Sen. Mike Lee addresses high school students at Hilton Santa Barbara Beachfront Resort
U.S. Sen. Mike Lee, R-Utah, took a break from his competitive Senate race to deliver an address to more than 130 high schoolers in which he discussed the historical growth of the federal government, warned against “tinkering” with the Supreme Court and shared anecdotes about former President Donald Trump.
The address, which took place Friday afternoon at the Hilton Santa Barbara Beachfront Resort, was delivered to an audience that included students attending the Young America’s Foundation’s October High School Conference at Reagan Ranch.
The event was part of the Wendy P. McCaw Reagan Ranch Roundtable Series. Ms. McCaw is co-publisher of the News-Press.
Much of Sen. Lee’s address centered around his belief that the growth of the federal government has vastly expanded outside the scope that the founders intended in the U.S. Constitution.
“For the first 150 years of our republic (the United States experienced) human flourishing on a scale we’ve never seen, the biggest period of peacetime economic expansion the world has ever known, more men, women and children being lifted out of poverty than any government program could ever have provided,” Sen. Lee said, praising the founder’s vision. “All that started to change in the first half of the last century that I trace back to April 12, 1937 … when the Supreme Court decided National Labor Relations Board v. Jones and Laughlin Steel Co.”
The decision, according to Sen. Lee, expanded the regulatory authority of Congress to a degree that essentially permitted it to regulate “anything,” which in his opinion left the congressional branch unable to “keep up with the legislative demands” that resulted from their expanded authority.
Sen. Lee said that subsequently led to a trend in which Congress “outsources” its regulatory authority to federal bureaucracies.
“About a year ago, OSHA came out with this rule that says if you’re an employer and you’ve got more than 99 workers, (OSHA is) going to fine you $15,000 per day for every employee that has not received the COVID-19 vaccine,” Sen. Lee said. “Congress never made that law. Congress could never have passed that law. Nonetheless, Congress empowered that by empowering these agencies.”
According to Sen. Lee, this was all made possible by President Franklin Roosevelt’s threats to pack the Supreme Court, which he believed caused the court to adopt a more acquiescent stance towards the New Deal agenda.
“When you tinker with what the federal government’s purpose is, problems arise,” Sen. Lee said.

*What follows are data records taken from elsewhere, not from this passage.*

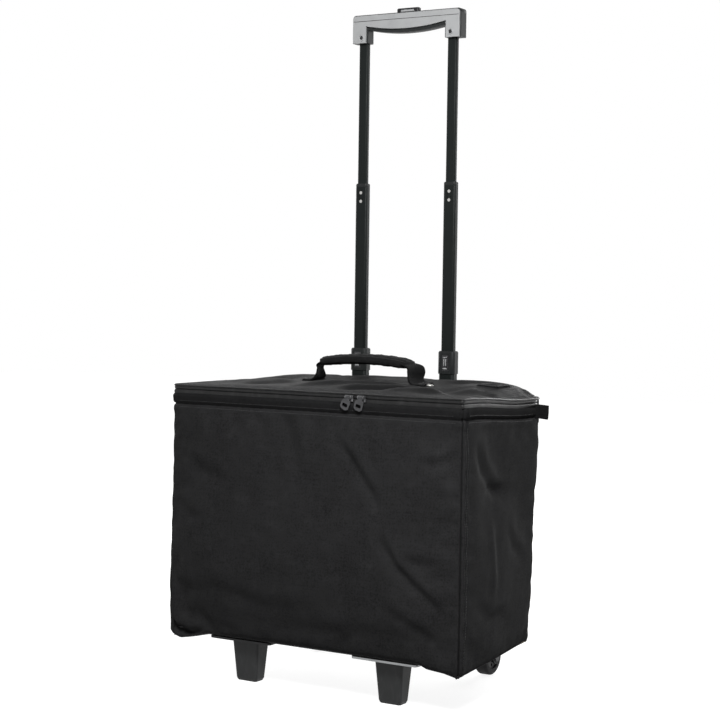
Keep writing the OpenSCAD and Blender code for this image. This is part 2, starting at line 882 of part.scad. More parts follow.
module foot_plate(side) {
    color([0.05, 0.05, 0.05]) difference() {
        from_front() translate([side * front_foot_x, front_foot_y, plate_z])
            linear_extrude(plate_t) rounded(plate_w, 2 * (front_foot_y - 4), 6);
        foot_screw_places() cylinder(h = 20, r = rivet_hole_r, center = true);
    }
}

// Screws up through the plates, the bottom panel and the base board
module foot_screws() {
    color([0.6, 0.6, 0.6]) foot_screw_places() translate([0, 0, -plate_t]) {
        translate([0, 0, -2]) cylinder(h = 2, r = 3.6);
        cylinder(h = plate_t + bottom_t + board_t, r = screw_r);
    }
}

// Places children at one wheel's middle
module at_wheel(side) {
    translate([side * wheel_x, y_front + wheel_y, wheel_r]) children();
}

// Side view of a housing's cheek, drawn about the axle
module cheek_outline() {
    top = base_z - wheel_r;
    circle(axle_r + 6);
    polygon([[-axle_y - 24, top - plate_t], [-axle_y - 24, top], [-axle_y, top],
        [-axle_y, top + 34], [-axle_y + 8, top + 34], [wheel_r * 0.75, top - 6],
        [axle_r + 6, 0], [-axle_r - 6, 0], [-axle_y - 8, top - plate_t]]);
}

// Moulded housing: two cheeks, a mudguard, a plate below and one behind the case
module wheel_housing(side) {
    inner = wheel_w / 2 + cheek_gap;
    outer = inner + cheek_t;
    top = base_z - wheel_r;
    guard_r = wheel_r + 2.5;
    color([0.09, 0.09, 0.09]) at_wheel(side) difference() {
        union() {
            for (end = [-1, 1])
                translate([end * (inner + cheek_t / 2) - cheek_t / 2, 0, 0])
                    rotate([90, 0, 90]) linear_extrude(cheek_t) cheek_outline();
            // mudguard over the wheel
            translate([-outer + 1, 0, 0]) rotate([90, 0, 90]) linear_extrude(2 * outer - 2)
                intersection() {
                    difference() {
                        circle(guard_r + 3);
                        circle(guard_r);
                    }
                    translate([-axle_y, 8]) square([axle_y + wheel_r - 1, wheel_r + 8]);
                }
            translate([-outer - 8, -axle_y - 40, top - plate_t])
                cube([2 * outer + 16, 36, plate_t]);
            translate([-outer - 8, -axle_y, top + 4]) cube([2 * outer + 16, 4, 44]);
        }
        x_cylinder(axle_r + 0.05, 4 * outer);
        // the case's lower back edge
        translate([-outer - 20, -axle_y - 60, top]) cube([2 * outer + 40, 60, 80]);
    }
}

module wheel_axles() {
    length = wheel_w + 2 * cheek_gap + 2 * cheek_t;
    color([0.7, 0.7, 0.7]) for (side = [left, right]) at_wheel(side) {
        x_cylinder(axle_r, length + 0.4);
        translate([side * (length / 2 + 1), 0, 0]) x_cylinder(axle_r + 2, 1.6);
    }
}

module hub(side) {
    color([0.3, 0.3, 0.3]) at_wheel(side) rotate([0, 90, 0]) difference() {
        union() {
            cylinder(h = wheel_w - 6, r = hub_r, center = true);
            cylinder(h = wheel_w + 1.6, r = axle_r + 4, center = true);
        }
        cylinder(h = wheel_w + 4, r = axle_r + bore_gap, center = true);
        for (i = [0:4]) rotate([0, 0, i * 72]) translate([12.2, 0, 0])
            cylinder(h = wheel_w, r = 2.6, center = true);
    }
}

module tyre(side) {
    shoulder = 4;
    color([0.12, 0.12, 0.12]) at_wheel(side) rotate([0, 90, 0]) rotate_extrude()
        translate([hub_r, -wheel_w / 2]) difference() {
            union() {
                square([wheel_r - hub_r - shoulder, wheel_w]);
                translate([0, shoulder]) square([wheel_r - hub_r, wheel_w - 2 * shoulder]);
                for (z = [shoulder, wheel_w - shoulder])
                    translate([wheel_r - hub_r - shoulder, z]) circle(shoulder, $fn = 32);
            }
            translate([-2 * shoulder, -1]) square([2 * shoulder, wheel_w + 2]);
        }
}

// ------------------------------------------------------------------ nodes

front_panel();
side_panel(left);  // left_panel
side_panel(right);  // right_panel
back_panel();
bottom_panel();
lining();
base_board();
back_board();
ball_cup(left);  // ball_cup_left
ball_cup(right);  // ball_cup_right
zip_lower_tape();
hinge_band();
zip_tabs();
upper_bracket();
lower_bracket();
bracket_screws();
outer_tube(left);  // outer_tube_left
outer_tube(right);  // outer_tube_right
outer_collar(left);  // outer_collar_left
outer_collar(right);  // outer_collar_right
lock_plates();
foot(left);  // foot_left
foot(right);  // foot_right
foot_plate(left);  // foot_plate_left
foot_plate(right);  // foot_plate_right
foot_screws();
wheel_housing(left);  // wheel_housing_left
wheel_housing(right);  // wheel_housing_right
wheel_axles();
lid_panel();
handle_plate();
lid_piping();
zip_upper_tape();
handle_strap();
handle_grip();
handle_rivets();
card_pocket();
zip_slider(left);  // zip_slider_left
zip_slider(right);  // zip_slider_right
zip_pull(left);  // zip_pull_left
zip_pull(right);  // zip_pull_right
middle_tube(left);  // middle_tube_left
middle_tube(right);  // middle_tube_right
middle_collars();
collar_rivets();
middle_plugs();
upper_tube(left);  // upper_tube_left
upper_tube(right);  // upper_tube_right
upper_plugs();
grip_core();
grip_shell(left);  // grip_front_shell
grip_shell(right);  // grip_rear_shell
grip_screws();
push_button();
push_rods();
button_spring();
tyre(left);  // tyre_left
tyre(right);  // tyre_right
hub(left);  // hub_left
hub(right);  // hub_right
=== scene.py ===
import math

import bmesh
import bpy
import numpy as np
from mathutils import Matrix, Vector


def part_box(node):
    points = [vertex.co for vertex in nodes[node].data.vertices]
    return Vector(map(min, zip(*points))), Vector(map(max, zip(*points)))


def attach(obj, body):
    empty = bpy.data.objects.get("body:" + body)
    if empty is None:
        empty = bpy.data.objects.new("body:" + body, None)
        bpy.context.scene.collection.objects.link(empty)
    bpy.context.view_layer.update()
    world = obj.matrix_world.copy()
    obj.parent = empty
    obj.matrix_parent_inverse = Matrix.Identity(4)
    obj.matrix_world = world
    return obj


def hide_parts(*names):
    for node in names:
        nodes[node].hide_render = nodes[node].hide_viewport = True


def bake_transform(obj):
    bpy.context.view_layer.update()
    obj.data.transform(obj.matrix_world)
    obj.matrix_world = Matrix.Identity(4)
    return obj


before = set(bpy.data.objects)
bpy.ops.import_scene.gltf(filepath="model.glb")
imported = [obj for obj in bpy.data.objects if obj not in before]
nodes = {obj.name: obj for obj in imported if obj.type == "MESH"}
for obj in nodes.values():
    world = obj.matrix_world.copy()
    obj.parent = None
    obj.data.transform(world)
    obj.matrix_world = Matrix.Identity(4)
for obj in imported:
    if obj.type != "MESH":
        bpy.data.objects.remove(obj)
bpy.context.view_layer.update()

MM = 0.001


# ------------------------------------------------------------------ camera

def placed(name, data):
    """A new object in the scene."""
    made = bpy.data.objects.new(name, data)
    bpy.context.scene.collection.objects.link(made)
    return made


def make_camera():
    """The photo's view, which was fitted to points of the case."""
    data = bpy.data.cameras.new("camera")
    data.sensor_width = 36
    data.lens = 84.8
    camera = placed("camera", data)
    camera.location = (1.2844, -2.1159, 0.5774)
    turned = (Matrix.Rotation(math.radians(31.405), 3, "Z")
              @ Matrix.Rotation(math.radians(87.432), 3, "X")
              @ Matrix.Rotation(math.radians(0.8), 3, "Z"))
    camera.rotation_euler = turned.to_euler()
    bpy.context.scene.camera = camera


make_camera()


# ---------------------------------------------------------- measures (mm)

def span(node):
    """The low and the high corner of a node's box."""
    low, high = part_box(node)
    return np.array(low) / MM, np.array(high) / MM


front_low, front_high = span("front_panel")
back_low, back_high = span("back_panel")
HALF_W = front_high[0]
FRONT = front_low[1]
BACK = back_high[1]
BASE = span("bottom_panel")[0][2]
SEAM = front_high[2]
BAND = SEAM - 15  # where the band of cloth under the zip begins
WALL = front_high[1] - front_low[1]
CORNER = back_high[1] - back_low[1]  # rounding of the back corners
FRONT_CORNER = 3.0
DEPTH = BACK - FRONT
pipe_low, pipe_high = span("lid_piping")
LID = (pipe_low[2] + pipe_high[2]) / 2
PIPE_R = (pipe_high[2] - pipe_low[2]) / 2
ZIP_END = span("zip_lower_tape")[1][1]


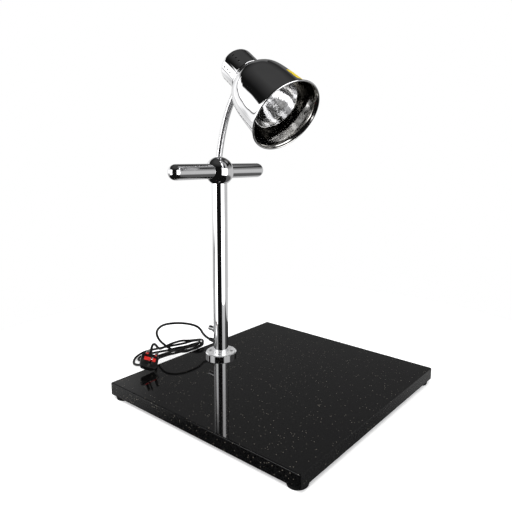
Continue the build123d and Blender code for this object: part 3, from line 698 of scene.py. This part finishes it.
# Each box: bearings, heights, strength, and the softness of its sides and of its ends, all in degrees
# apart from the strength. Bearings run from the front towards the right.
boxes = (
    (-71, -39.5, -28, 29, 3.2, 6, 4),
    (-79, -71, -9, 27, 2.4, 3, 4),
    (-96, -81.5, -9, 20, 2.0, 3, 4),
    (-100, -96, -9, 24, 2.0, 3, 5),
    (-104, -100, -9, 28, 2.0, 3, 5),
    (-107.5, -104, -9, 32, 1.8, 2, 5),
    (-128, -110.5, -9, 31, 1.15, 3, 6),
    (-146, -128, -11, 30, 0.95, 8, 8),
    (-158, -146, -13, 28, 0.7, 10, 10),
    (-150, -72, -27, -10, 0.42, 6, 5),
    (-184, -156, -60, 14, 0.5, 10, 8),
    (154, 184, -60, 14, 0.55, 10, 8),
    (-184, -156, 14, 50, 0.14, 8, 10),
    (154, 184, 14, 40, 0.14, 8, 10),
    (31, 78, -28, 33, 3.0, 6, 4),
    (78, 154, -24, 15, 0.58, 8, 10),
    (78, 154, -60, -24, 0.1, 8, 10),
    (78, 130, 15, 30, 0.26, 8, 8),
    (118, 148, 41, 56, 0.3, 8, 8),
)
for box in boxes:
    glow = math_node("ADD", glow, soft_box(*box))
path = sky.nodes.new("ShaderNodeLightPath")
plain = math_node("MAXIMUM", path.outputs["Is Camera Ray"], path.outputs["Is Diffuse Ray"])
blend = sky.nodes.new("ShaderNodeMix")
blend.data_type = "FLOAT"
sky.links.new(plain, blend.inputs["Factor"])
sky.links.new(glow, blend.inputs["A"])
blend.inputs["B"].default_value = 1.0
background = sky.nodes.new("ShaderNodeBackground")
background.inputs["Color"].default_value = (1, 1, 1, 1)
output = sky.nodes.new("ShaderNodeOutputWorld")
sky.links.new(blend.outputs["Result"], background.inputs["Strength"])
sky.links.new(background.outputs[0], output.inputs[0])
scene.view_settings.view_transform = "Standard"

key_data = bpy.data.lights.new("key", "AREA")
key_data.size = 0.7
key_data.energy = 9.0
key = bpy.data.objects.new("key", key_data)
scene.collection.objects.link(key)
key.location = (-0.9, -0.2, 1.25)
key.rotation_euler = (Vector((0, 0.1, 0.1)) - key.location).to_track_quat("-Z", "Y").to_euler()
key.visible_glossy = False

“When you tinker with what the purpose of the (Supreme Court) is, problems arise,” said Sen. Lee, author of “Saving Nine,” a book about the court. “When you threaten the court with a political solution designed to make the court a political entity, the court will start behaving in a political manner.”
Sen. Lee then went on to express his concern with what he views as moves by President Joe Biden to make expanding the Supreme Court a reality. The Utah senator pointed to the establishment of a presidential commission to study potential overhauls to the court as an example.
“Anyone who increases (the size of the Supreme Court) at any moment will almost certainly have political motives as their purpose, rather than the effective administration of justice,” Sen. Lee cautioned.
He also took some time to recount some of his experiences with President Trump, which included the retellings of a tense first meeting between the two and an early collaboration with the former president on health care legislation.
“At the urging of some mutual acquaintances, I flew back to New York to sit down with the president-elect, Donald Trump, to break the ice and get to know him a little bit,” Sen. Lee said, noting the two’s relationship got off to a “rocky start” due to the senator’s initial skepticism of the former president. “Let’s just say it wasn’t a pleasant thing for the first 10 or 15 minutes.”
Sen. Lee recounted that his initial attempts to steer the conversation away from the subject of his early estimations of Mr. Trump were unsuccessful. That led him to take a more direct approach by telling the president-elect that “Insofar as you fight as president to restore federalism, separation of powers and constitutionally-limited government generally, you will have no better friend, no greater ally in the United States Senate.”
“Insofar as you work to undercut, undermine and demean any of those constitutional interests, I will be a thorn in your side, a pain in your neck, your worst nightmare, and you will wish I was never born,” Sen. Lee continued. “And he said ‘all right,’ and from that moment forward we got along great because he understood me.”
A few weeks after that, according to Mr. Lee, the senator received a phone call from Mr. Trump asking him to help gain the House Freedom Caucus’ support on a bill regarding the repeal of the Affordable Care Act.
“The Freedom people don’t like the bill, and the Freedom people like you (and) respect you,” Sen. Lee recalled Mr. Trump telling him.“If you vote for it, (the Freedom Caucus will) vote for it. If you vote for it, it will pass the House, and if it passes the House, it will pass in the Senate. And when you pass this into law, I will have you stand at my right side in the Oval Office.”